AVAILABLE DATA
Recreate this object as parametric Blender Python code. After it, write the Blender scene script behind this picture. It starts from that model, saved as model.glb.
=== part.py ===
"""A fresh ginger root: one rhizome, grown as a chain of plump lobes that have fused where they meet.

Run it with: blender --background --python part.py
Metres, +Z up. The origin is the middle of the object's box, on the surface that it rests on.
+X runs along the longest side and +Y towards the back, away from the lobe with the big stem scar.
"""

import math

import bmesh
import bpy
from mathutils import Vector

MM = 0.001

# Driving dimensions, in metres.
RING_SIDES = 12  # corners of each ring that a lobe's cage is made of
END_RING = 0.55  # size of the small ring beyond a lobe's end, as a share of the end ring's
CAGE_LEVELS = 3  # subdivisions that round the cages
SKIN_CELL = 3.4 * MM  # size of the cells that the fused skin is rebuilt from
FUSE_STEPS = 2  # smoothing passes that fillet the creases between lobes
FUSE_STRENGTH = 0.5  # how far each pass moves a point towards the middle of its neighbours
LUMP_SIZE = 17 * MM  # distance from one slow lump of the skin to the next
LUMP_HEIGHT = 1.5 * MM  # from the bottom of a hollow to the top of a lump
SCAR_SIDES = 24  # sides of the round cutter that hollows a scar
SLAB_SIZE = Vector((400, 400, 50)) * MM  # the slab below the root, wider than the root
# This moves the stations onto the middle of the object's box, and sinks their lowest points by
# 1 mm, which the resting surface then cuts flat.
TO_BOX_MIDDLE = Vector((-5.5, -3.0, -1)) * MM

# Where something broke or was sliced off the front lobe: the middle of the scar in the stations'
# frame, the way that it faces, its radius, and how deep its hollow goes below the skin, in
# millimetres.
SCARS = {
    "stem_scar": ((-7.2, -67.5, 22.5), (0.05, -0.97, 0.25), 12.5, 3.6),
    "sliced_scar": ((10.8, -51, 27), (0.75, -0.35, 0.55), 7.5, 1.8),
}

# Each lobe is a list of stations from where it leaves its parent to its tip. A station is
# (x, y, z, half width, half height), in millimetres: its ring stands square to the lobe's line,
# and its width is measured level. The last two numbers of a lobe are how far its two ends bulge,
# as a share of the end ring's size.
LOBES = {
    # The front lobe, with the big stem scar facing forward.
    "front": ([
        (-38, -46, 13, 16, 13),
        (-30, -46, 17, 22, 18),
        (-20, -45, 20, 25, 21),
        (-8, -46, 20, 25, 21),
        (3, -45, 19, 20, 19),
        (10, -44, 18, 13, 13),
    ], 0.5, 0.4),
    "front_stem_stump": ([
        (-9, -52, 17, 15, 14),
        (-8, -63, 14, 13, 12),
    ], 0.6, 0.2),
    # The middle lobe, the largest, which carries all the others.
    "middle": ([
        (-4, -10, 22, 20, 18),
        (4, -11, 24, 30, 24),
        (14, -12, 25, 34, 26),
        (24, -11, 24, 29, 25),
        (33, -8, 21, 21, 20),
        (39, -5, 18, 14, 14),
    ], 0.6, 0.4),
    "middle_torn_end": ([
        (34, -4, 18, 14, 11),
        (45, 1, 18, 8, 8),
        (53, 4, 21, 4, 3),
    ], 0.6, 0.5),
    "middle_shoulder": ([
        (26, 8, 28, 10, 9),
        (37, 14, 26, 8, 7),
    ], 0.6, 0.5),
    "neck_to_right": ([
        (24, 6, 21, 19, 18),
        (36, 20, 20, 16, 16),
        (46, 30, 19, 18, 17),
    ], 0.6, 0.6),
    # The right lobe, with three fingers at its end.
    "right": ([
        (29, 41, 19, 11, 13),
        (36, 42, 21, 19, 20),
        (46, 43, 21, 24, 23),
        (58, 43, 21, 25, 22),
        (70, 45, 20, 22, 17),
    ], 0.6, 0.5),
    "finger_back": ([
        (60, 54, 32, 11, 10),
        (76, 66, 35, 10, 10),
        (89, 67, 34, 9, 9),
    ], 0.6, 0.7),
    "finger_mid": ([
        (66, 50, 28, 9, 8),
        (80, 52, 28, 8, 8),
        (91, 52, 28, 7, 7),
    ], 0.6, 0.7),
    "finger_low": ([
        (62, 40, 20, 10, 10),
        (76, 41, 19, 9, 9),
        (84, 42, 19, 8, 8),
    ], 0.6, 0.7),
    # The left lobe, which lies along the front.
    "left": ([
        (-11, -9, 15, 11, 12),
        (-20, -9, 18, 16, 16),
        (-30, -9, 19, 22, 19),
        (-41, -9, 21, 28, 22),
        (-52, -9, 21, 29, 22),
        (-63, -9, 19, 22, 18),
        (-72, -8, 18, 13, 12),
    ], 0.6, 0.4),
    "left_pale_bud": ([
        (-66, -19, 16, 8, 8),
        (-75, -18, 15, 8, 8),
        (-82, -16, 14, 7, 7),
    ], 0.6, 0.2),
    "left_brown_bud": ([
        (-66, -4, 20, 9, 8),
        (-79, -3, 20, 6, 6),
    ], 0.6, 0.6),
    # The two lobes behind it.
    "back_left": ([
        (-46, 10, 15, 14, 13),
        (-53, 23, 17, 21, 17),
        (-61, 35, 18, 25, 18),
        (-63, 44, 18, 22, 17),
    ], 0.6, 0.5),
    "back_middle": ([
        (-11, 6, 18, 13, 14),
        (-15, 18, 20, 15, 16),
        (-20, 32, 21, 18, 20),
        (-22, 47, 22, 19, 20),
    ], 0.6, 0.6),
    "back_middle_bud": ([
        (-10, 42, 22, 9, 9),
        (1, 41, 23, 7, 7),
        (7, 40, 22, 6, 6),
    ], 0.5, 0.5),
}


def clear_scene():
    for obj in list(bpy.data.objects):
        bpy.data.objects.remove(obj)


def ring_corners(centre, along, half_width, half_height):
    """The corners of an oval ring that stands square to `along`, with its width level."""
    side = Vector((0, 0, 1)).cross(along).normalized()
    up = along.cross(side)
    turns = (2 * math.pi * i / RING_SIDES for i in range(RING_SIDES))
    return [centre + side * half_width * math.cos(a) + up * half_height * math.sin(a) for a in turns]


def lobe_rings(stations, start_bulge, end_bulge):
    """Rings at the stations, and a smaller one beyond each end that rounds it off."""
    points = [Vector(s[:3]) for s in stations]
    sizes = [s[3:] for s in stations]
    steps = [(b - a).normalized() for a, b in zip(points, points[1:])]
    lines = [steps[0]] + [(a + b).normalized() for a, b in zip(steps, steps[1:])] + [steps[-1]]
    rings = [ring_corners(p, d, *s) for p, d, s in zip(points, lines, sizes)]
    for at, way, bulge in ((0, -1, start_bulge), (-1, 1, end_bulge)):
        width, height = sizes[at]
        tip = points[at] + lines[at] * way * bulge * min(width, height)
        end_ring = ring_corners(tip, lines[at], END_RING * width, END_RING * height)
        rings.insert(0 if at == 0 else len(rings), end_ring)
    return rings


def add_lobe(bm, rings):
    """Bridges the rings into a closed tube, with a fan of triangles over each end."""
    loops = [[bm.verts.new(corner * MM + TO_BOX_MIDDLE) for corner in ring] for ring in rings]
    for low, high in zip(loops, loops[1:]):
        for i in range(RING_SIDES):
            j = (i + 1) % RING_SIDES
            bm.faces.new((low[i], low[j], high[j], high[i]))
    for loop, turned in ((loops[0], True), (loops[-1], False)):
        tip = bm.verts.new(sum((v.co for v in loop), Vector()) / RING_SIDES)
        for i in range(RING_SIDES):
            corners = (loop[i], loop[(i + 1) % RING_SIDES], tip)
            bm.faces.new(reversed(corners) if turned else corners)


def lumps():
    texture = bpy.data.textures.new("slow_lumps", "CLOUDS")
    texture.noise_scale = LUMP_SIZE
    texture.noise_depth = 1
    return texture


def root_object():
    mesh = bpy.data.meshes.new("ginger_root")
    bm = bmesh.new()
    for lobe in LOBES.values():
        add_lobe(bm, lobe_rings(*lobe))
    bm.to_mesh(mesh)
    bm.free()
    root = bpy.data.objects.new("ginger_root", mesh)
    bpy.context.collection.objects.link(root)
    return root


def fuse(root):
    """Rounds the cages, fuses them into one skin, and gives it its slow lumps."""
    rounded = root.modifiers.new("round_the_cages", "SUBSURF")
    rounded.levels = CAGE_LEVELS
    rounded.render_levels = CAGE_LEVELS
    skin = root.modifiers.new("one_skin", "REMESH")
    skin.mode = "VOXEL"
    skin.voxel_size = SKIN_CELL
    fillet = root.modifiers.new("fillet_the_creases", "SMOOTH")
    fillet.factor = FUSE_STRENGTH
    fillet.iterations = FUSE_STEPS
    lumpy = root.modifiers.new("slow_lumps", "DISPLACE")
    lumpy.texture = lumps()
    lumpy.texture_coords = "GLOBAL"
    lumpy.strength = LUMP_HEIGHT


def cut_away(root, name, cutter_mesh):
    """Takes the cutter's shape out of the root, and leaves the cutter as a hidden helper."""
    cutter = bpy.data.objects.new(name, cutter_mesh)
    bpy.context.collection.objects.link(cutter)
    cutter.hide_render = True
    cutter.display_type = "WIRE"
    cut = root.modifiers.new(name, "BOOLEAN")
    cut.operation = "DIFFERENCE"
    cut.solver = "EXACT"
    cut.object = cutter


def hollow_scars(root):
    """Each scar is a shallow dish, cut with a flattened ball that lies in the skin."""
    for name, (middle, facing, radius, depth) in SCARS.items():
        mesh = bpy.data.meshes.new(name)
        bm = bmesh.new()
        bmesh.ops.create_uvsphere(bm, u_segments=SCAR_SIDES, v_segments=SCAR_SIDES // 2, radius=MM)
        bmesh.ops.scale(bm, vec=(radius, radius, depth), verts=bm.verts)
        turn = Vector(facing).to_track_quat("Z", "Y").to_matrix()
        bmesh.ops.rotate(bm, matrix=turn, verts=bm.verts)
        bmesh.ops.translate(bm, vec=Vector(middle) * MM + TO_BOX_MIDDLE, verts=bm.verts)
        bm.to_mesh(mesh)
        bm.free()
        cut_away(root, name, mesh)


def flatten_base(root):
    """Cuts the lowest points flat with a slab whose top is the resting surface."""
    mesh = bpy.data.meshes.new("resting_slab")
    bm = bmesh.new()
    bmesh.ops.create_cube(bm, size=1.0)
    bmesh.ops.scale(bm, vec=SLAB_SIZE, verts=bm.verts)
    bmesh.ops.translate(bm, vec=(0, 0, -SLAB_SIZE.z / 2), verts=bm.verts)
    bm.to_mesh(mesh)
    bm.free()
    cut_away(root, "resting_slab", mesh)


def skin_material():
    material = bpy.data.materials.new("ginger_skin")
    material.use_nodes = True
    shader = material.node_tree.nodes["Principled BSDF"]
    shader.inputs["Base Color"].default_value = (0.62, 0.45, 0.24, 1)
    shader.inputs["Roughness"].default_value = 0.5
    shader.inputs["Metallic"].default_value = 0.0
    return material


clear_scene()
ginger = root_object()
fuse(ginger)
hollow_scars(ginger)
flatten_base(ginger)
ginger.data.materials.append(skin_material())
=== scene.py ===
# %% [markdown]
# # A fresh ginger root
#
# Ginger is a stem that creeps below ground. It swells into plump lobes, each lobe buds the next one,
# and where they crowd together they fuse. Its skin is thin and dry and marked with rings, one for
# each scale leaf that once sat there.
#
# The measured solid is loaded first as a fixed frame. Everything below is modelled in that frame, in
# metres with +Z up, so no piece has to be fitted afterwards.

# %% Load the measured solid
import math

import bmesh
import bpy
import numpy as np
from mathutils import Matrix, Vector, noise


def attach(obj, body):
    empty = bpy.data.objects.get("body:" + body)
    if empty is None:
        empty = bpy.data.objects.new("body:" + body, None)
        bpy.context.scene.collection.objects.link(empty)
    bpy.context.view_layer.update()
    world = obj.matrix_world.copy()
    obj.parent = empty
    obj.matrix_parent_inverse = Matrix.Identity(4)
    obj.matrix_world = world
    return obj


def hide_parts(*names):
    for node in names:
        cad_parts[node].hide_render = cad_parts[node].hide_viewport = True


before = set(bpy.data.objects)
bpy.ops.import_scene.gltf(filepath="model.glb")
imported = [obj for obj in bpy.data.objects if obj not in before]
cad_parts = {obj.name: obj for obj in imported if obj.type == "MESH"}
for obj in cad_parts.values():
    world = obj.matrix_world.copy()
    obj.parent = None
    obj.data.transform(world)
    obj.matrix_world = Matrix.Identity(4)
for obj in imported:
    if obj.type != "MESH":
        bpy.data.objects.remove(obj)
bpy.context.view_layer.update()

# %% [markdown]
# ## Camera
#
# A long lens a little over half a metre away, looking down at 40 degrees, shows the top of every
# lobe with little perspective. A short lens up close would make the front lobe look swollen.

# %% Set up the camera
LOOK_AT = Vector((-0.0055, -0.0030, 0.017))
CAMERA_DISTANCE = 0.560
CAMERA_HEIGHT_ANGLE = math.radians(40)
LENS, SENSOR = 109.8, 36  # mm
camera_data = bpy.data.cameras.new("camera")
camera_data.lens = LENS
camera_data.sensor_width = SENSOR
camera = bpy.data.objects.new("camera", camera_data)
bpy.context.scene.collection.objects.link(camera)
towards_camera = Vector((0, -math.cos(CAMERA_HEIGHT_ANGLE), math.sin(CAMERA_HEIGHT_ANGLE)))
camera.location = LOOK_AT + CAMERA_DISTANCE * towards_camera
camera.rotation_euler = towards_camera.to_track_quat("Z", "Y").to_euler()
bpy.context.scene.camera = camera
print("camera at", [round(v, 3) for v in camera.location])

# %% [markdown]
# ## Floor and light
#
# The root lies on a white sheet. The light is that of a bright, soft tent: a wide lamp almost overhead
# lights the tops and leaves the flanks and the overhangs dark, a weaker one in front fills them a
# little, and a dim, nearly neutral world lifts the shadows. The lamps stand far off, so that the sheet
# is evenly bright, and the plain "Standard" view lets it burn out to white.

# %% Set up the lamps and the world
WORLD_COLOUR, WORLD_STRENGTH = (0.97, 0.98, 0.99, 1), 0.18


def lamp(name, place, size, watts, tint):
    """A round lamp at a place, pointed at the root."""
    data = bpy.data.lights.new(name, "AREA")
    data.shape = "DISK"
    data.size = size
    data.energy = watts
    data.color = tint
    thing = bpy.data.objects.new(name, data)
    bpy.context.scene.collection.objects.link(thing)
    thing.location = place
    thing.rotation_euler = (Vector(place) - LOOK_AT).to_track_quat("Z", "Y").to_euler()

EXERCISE
Return, unchanged, the run of lines above that opens with the line containing "for node in" and closes with the line containing "imported = [obj". Include both.

SOLUTION TO THE EXERCISE
    for node in names:
        cad_parts[node].hide_render = cad_parts[node].hide_viewport = True


before = set(bpy.data.objects)
bpy.ops.import_scene.gltf(filepath="model.glb")
imported = [obj for obj in bpy.data.objects if obj not in before]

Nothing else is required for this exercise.